What the plot of the film hinges mostly on is the trouble Gonzalez ran into when his broadcasts began protesting the deportation of Mexicans, who were seen as a threat to American workers at a time when jobs were scarce. Workers for a corrupt district attorney, who was fearful of Gonzalez’s growing political influence, eventually arranged to have a young girl accuse Gonzalez of raping her.
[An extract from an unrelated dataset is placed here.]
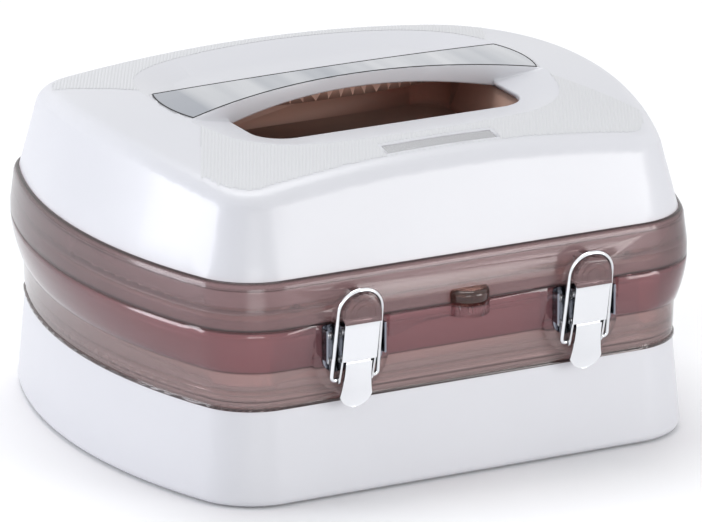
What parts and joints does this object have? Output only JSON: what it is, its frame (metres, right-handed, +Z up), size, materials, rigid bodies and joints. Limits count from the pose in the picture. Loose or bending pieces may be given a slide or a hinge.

Gonzalez was found guilty in an apparently politically orchestrated 1934 trial and sentenced to 50 years in jail.

300,000 Signatures

Gonzalez said that he had not expected his broadcasts to have the outcome they did.

“I didn’t really stop to think about it,” he said. “It was too late before I realized the consequences.”

Maria went on the air for several months after Gonzalez was imprisoned.

“The audience was really proud of Maria,” Gonzalez said, glancing at her affectionately. “Immediately they liked her more than me.”

Maria also managed to mobilize fellow Mexicans to fight for her husband’s release in groups called “Pedro Gonzalez Defense Committees.” The groups gathered 300,000 signatures on a petition demanding Gonzalez’s freedom and delivered them to the California governor’s office.

Eventually, the girl who had sent him to prison recanted her testimony, saying she had been forced to testify against him, and after six years in San Quentin, Pedro was paroled. Attempts to have Gonzalez pardoned have consistently been rebuffed because the girl’s admissions were made in private and not during a formal court proceeding.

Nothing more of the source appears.